Start of SUPPLIED MATERIAL

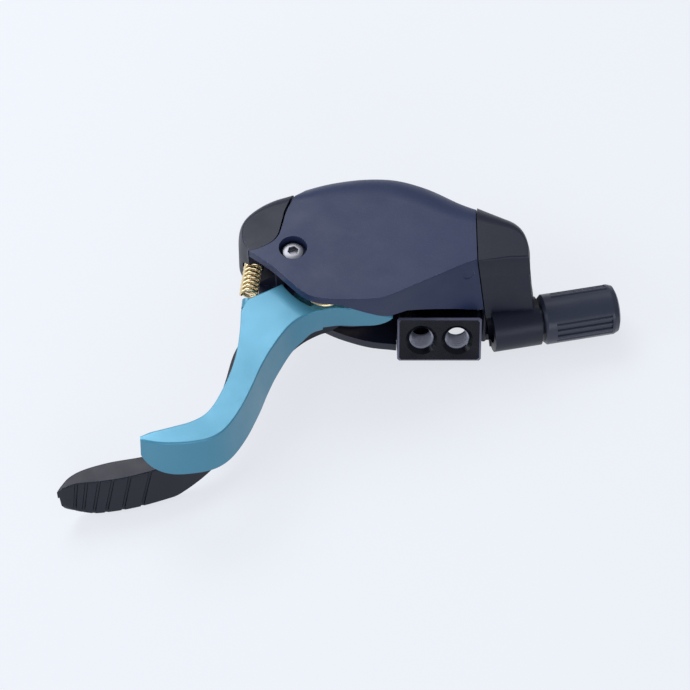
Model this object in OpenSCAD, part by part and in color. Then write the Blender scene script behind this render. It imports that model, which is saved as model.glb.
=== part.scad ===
// Handlebar remote with two thumb levers, a ratcheted cable drum and a barrel adjuster.
// The origin is on the lever pivot axis, at the underside of the base. The levers reach to -X.

/* [Housing] */
// Height at which the cover meets the base at the back
parting_z = 10; // [9.8:0.1:10.4]
// Thickness of the side walls
wall = 1.6; // [1.3:0.1:1.8]
// Thickness of the cover's roof
roof = 1; // [0.8:0.1:1.2]
// Thickness of the base's floor
floor_t = 1.8; // [1.6:0.1:2]
// Height of the thin edge of the cover over the levers
edge_t = 1.6; // [1.3:0.1:1.8]
// Radius of the soft edge round the back of the cover
shoulder_r = 4.7; // [4:0.1:5]
// Underside of the nose, over the levers
nose_z = 12.2; // [12:0.1:13]
// Width of the groove between nose and cover
groove_w = 0.5; // [0.3:0.05:0.6]
// Where the seam of the end cap crosses the floor
seam_x = 24.5; // [24.3:0.1:24.8]
// How far the end cap stands proud of the housing
cap_step = 0.25; // [0.15:0.05:0.4]

/* [Pivot] */
// Diameter of the pivot bolt
axle_d = 5; // [4.6:0.1:5.2]
// Outer diameter of the pull lever's bush
bush_d = 8; // [7.4:0.1:8.4]
// Running clearance on a radius
run_gap = 0.05; // [0.03:0.01:0.08]
// Space between parts stacked on the pivot
stack_gap = 0.3; // [0.2:0.05:0.35]

/* [Levers] */
// Height of the pull lever's top face
pull_z = 8.5; // [8.3:0.1:8.6]
// Height of the release lever's top face
release_z = 18; // [17.8:0.1:18.2]
// Thickness of the pull lever's plate
plate_t = 2; // [1.8:0.1:2.2]
// Thickness of the levers' pressing walls
flange_t = 1.6; // [1.3:0.1:1.8]
// Lowest point of the pull lever's thumb pad
pull_pad_z = 0.6; // [0.5:0.1:1.2]
// Lowest point of the release lever's thumb pad
release_pad_z = 9.9; // [9.8:0.1:11]
// Radius of the step where the release lever drops under the cover
step_r = 13.8; // [13.7:0.05:14]
// Radius of the release lever's ring
ring_r = 8.4; // [8:0.1:8.8]
// Number of grip grooves on the pull lever
groove_count = 6; // [4:1:6]
// Width of a grip groove
grip_w = 0.55; // [0.4:0.05:0.7]

/* [Ratchet] */
// Thickness of the ratchet wheel
ratchet_t = 1.8; // [1.7:0.05:1.9]
// Depth of the ratchet teeth
tooth_h = 1.3; // [1.1:0.1:1.5]
// Number of teeth round the wheel
tooth_count = 24; // [20:1:26]
// Radius of the drum's flanges
drum_r = 9.8; // [9.6:0.1:9.9]
// Height of the drum above the ratchet wheel
drum_h = 3.5; // [3.3:0.1:3.7]
// Radius of the bottom of the cable groove
cable_r = 8.5; // [8.2:0.1:8.8]
// Width of the cable groove
cable_w = 1.8; // [1.5:0.1:1.9]
// Radius of the drum's hub
hub_r = 5.6; // [5.5:0.05:5.7]

/* [Springs] */
// Mean radius of the compression spring
coil_r = 1.3; // [1.25:0.05:1.35]
// Wire diameter of the compression spring
coil_wire = 0.55; // [0.45:0.05:0.6]
// Turns of the compression spring
coil_turns = 11; // [9:1:12]
// Mean radius of the drum's torsion spring
twist_r = 3.3; // [3.2:0.05:3.35]
// Wire diameter of the torsion springs
twist_wire = 0.7; // [0.6:0.05:0.75]
// Turns of the drum's torsion spring
twist_turns = 2; // [1:1:2]

/* [Mount] */
// Width of the threaded mounting bar
bar_w = 14.6; // [14.2:0.1:14.8]
// Height of the bar's face
bar_h = 8.2; // [7.9:0.1:8.4]
// Depth of the bar behind its face
bar_d = 7; // [6.6:0.1:7.1]
// Distance between the bar's two holes
hole_pitch = 6.2; // [6:0.1:6.8]
// Diameter of the threaded holes' wall
hole_d = 4.2; // [4:0.1:4.6]
// Rim diameter of the holes' countersinks
rim_d = 5.5; // [5.2:0.1:5.7]

/* [Adjuster] */
// Outer diameter of the barrel adjuster
barrel_d = 8.9; // [8.6:0.1:9.2]
// Length of the barrel outside the end cap
barrel_l = 13.6; // [12:0.2:15]
// Diameter of the adjuster's stem
stem_d = 5; // [4.8:0.1:5.2]
// Diameter of the cable casing that the barrel takes
casing_d = 4.8; // [4.4:0.1:5]
// Number of ribbed pockets round the barrel
pocket_count = 3; // [3:1:4]
// Ribs in each pocket
rib_count = 3; // [2:1:3]

/* [Screws] */
// Shank diameter of the small screws
screw_d = 2.2; // [2:0.1:2.4]
// Head diameter of the small screws
head_d = 3.8; // [3.6:0.1:4]
// Diameter of the well over the cover screw
well_d = 4.9; // [4.7:0.1:5.1]
// Depth of the well over the cover screw
well_depth = 2.2; // [2:0.1:2.4]

/* [Hidden] */
$fn = 48;

housing_colour = [0.17, 0.18, 0.24];
cap_colour = [0.1, 0.1, 0.12];
metal_black = [0.05, 0.05, 0.06];
petrol = [0.27, 0.53, 0.66];
gold = [0.85, 0.68, 0.38];
steel = [0.72, 0.72, 0.74];

// Steps between two outline points, and the rings of the soft edge
steps = 2;
soft_steps = 5;
eps = 0.01;

// Heights of the parts stacked on the pivot
axle_r = axle_d / 2;
bush_r = bush_d / 2;
washer_t = 0.5;
pull_under = pull_z - plate_t;
boss_top = pull_under - stack_gap - washer_t;
boss_r = 4.4;
wheel_z = pull_z + 0.5;
wheel_top = wheel_z + ratchet_t;
drum_top = wheel_top + drum_h;
web_t = 1.8;
web_z = drum_top + stack_gap;
web_top = web_z + web_t;
hub_top = 18.4;
hub_seat = web_top + 0.2;
nut_r = 3.9;
nut_h = 2;
washer_z = hub_seat + stack_gap;
nut_z = washer_z + washer_t;
bolt_top = nut_z + nut_h + 0.3;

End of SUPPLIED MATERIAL

Make an exact copy of every line in the data.

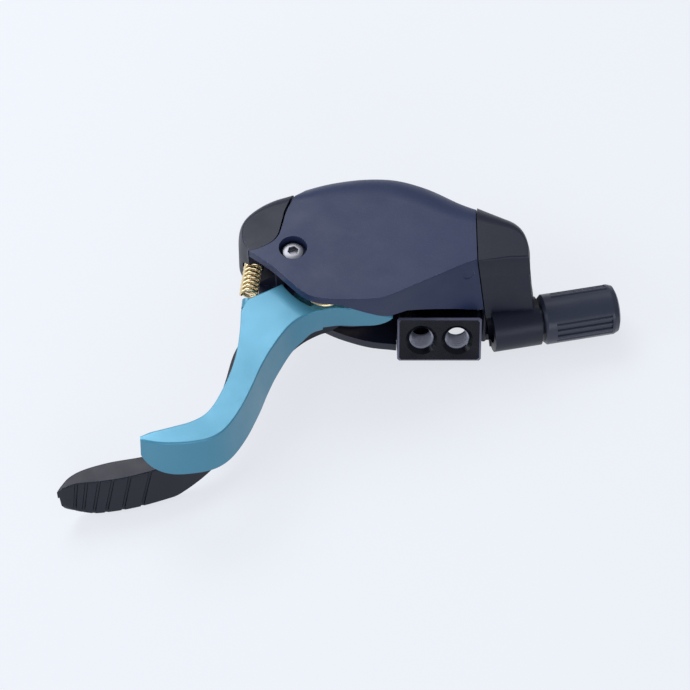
Model this object in OpenSCAD, part by part and in color. Then write the Blender scene script behind this render. It imports that model, which is saved as model.glb.
=== part.scad ===
// Handlebar remote with two thumb levers, a ratcheted cable drum and a barrel adjuster.
// The origin is on the lever pivot axis, at the underside of the base. The levers reach to -X.

/* [Housing] */
// Height at which the cover meets the base at the back
parting_z = 10; // [9.8:0.1:10.4]
// Thickness of the side walls
wall = 1.6; // [1.3:0.1:1.8]
// Thickness of the cover's roof
roof = 1; // [0.8:0.1:1.2]
// Thickness of the base's floor
floor_t = 1.8; // [1.6:0.1:2]
// Height of the thin edge of the cover over the levers
edge_t = 1.6; // [1.3:0.1:1.8]
// Radius of the soft edge round the back of the cover
shoulder_r = 4.7; // [4:0.1:5]
// Underside of the nose, over the levers
nose_z = 12.2; // [12:0.1:13]
// Width of the groove between nose and cover
groove_w = 0.5; // [0.3:0.05:0.6]
// Where the seam of the end cap crosses the floor
seam_x = 24.5; // [24.3:0.1:24.8]
// How far the end cap stands proud of the housing
cap_step = 0.25; // [0.15:0.05:0.4]

/* [Pivot] */
// Diameter of the pivot bolt
axle_d = 5; // [4.6:0.1:5.2]
// Outer diameter of the pull lever's bush
bush_d = 8; // [7.4:0.1:8.4]
// Running clearance on a radius
run_gap = 0.05; // [0.03:0.01:0.08]
// Space between parts stacked on the pivot
stack_gap = 0.3; // [0.2:0.05:0.35]

/* [Levers] */
// Height of the pull lever's top face
pull_z = 8.5; // [8.3:0.1:8.6]
// Height of the release lever's top face
release_z = 18; // [17.8:0.1:18.2]
// Thickness of the pull lever's plate
plate_t = 2; // [1.8:0.1:2.2]
// Thickness of the levers' pressing walls
flange_t = 1.6; // [1.3:0.1:1.8]
// Lowest point of the pull lever's thumb pad
pull_pad_z = 0.6; // [0.5:0.1:1.2]
// Lowest point of the release lever's thumb pad
release_pad_z = 9.9; // [9.8:0.1:11]
// Radius of the step where the release lever drops under the cover
step_r = 13.8; // [13.7:0.05:14]
// Radius of the release lever's ring
ring_r = 8.4; // [8:0.1:8.8]
// Number of grip grooves on the pull lever
groove_count = 6; // [4:1:6]
// Width of a grip groove
grip_w = 0.55; // [0.4:0.05:0.7]

/* [Ratchet] */
// Thickness of the ratchet wheel
ratchet_t = 1.8; // [1.7:0.05:1.9]
// Depth of the ratchet teeth
tooth_h = 1.3; // [1.1:0.1:1.5]
// Number of teeth round the wheel
tooth_count = 24; // [20:1:26]
// Radius of the drum's flanges
drum_r = 9.8; // [9.6:0.1:9.9]
// Height of the drum above the ratchet wheel
drum_h = 3.5; // [3.3:0.1:3.7]
// Radius of the bottom of the cable groove
cable_r = 8.5; // [8.2:0.1:8.8]
// Width of the cable groove
cable_w = 1.8; // [1.5:0.1:1.9]
// Radius of the drum's hub
hub_r = 5.6; // [5.5:0.05:5.7]

/* [Springs] */
// Mean radius of the compression spring
coil_r = 1.3; // [1.25:0.05:1.35]
// Wire diameter of the compression spring
coil_wire = 0.55; // [0.45:0.05:0.6]
// Turns of the compression spring
coil_turns = 11; // [9:1:12]
// Mean radius of the drum's torsion spring
twist_r = 3.3; // [3.2:0.05:3.35]
// Wire diameter of the torsion springs
twist_wire = 0.7; // [0.6:0.05:0.75]
// Turns of the drum's torsion spring
twist_turns = 2; // [1:1:2]

/* [Mount] */
// Width of the threaded mounting bar
bar_w = 14.6; // [14.2:0.1:14.8]
// Height of the bar's face
bar_h = 8.2; // [7.9:0.1:8.4]
// Depth of the bar behind its face
bar_d = 7; // [6.6:0.1:7.1]
// Distance between the bar's two holes
hole_pitch = 6.2; // [6:0.1:6.8]
// Diameter of the threaded holes' wall
hole_d = 4.2; // [4:0.1:4.6]
// Rim diameter of the holes' countersinks
rim_d = 5.5; // [5.2:0.1:5.7]

/* [Adjuster] */
// Outer diameter of the barrel adjuster
barrel_d = 8.9; // [8.6:0.1:9.2]
// Length of the barrel outside the end cap
barrel_l = 13.6; // [12:0.2:15]
// Diameter of the adjuster's stem
stem_d = 5; // [4.8:0.1:5.2]
// Diameter of the cable casing that the barrel takes
casing_d = 4.8; // [4.4:0.1:5]
// Number of ribbed pockets round the barrel
pocket_count = 3; // [3:1:4]
// Ribs in each pocket
rib_count = 3; // [2:1:3]

/* [Screws] */
// Shank diameter of the small screws
screw_d = 2.2; // [2:0.1:2.4]
// Head diameter of the small screws
head_d = 3.8; // [3.6:0.1:4]
// Diameter of the well over the cover screw
well_d = 4.9; // [4.7:0.1:5.1]
// Depth of the well over the cover screw
well_depth = 2.2; // [2:0.1:2.4]

/* [Hidden] */
$fn = 48;

housing_colour = [0.17, 0.18, 0.24];
cap_colour = [0.1, 0.1, 0.12];
metal_black = [0.05, 0.05, 0.06];
petrol = [0.27, 0.53, 0.66];
gold = [0.85, 0.68, 0.38];
steel = [0.72, 0.72, 0.74];

// Steps between two outline points, and the rings of the soft edge
steps = 2;
soft_steps = 5;
eps = 0.01;

// Heights of the parts stacked on the pivot
axle_r = axle_d / 2;
bush_r = bush_d / 2;
washer_t = 0.5;
pull_under = pull_z - plate_t;
boss_top = pull_under - stack_gap - washer_t;
boss_r = 4.4;
wheel_z = pull_z + 0.5;
wheel_top = wheel_z + ratchet_t;
drum_top = wheel_top + drum_h;
web_t = 1.8;
web_z = drum_top + stack_gap;
web_top = web_z + web_t;
hub_top = 18.4;
hub_seat = web_top + 0.2;
nut_r = 3.9;
nut_h = 2;
washer_z = hub_seat + stack_gap;
nut_z = washer_z + washer_t;
bolt_top = nut_z + nut_h + 0.3;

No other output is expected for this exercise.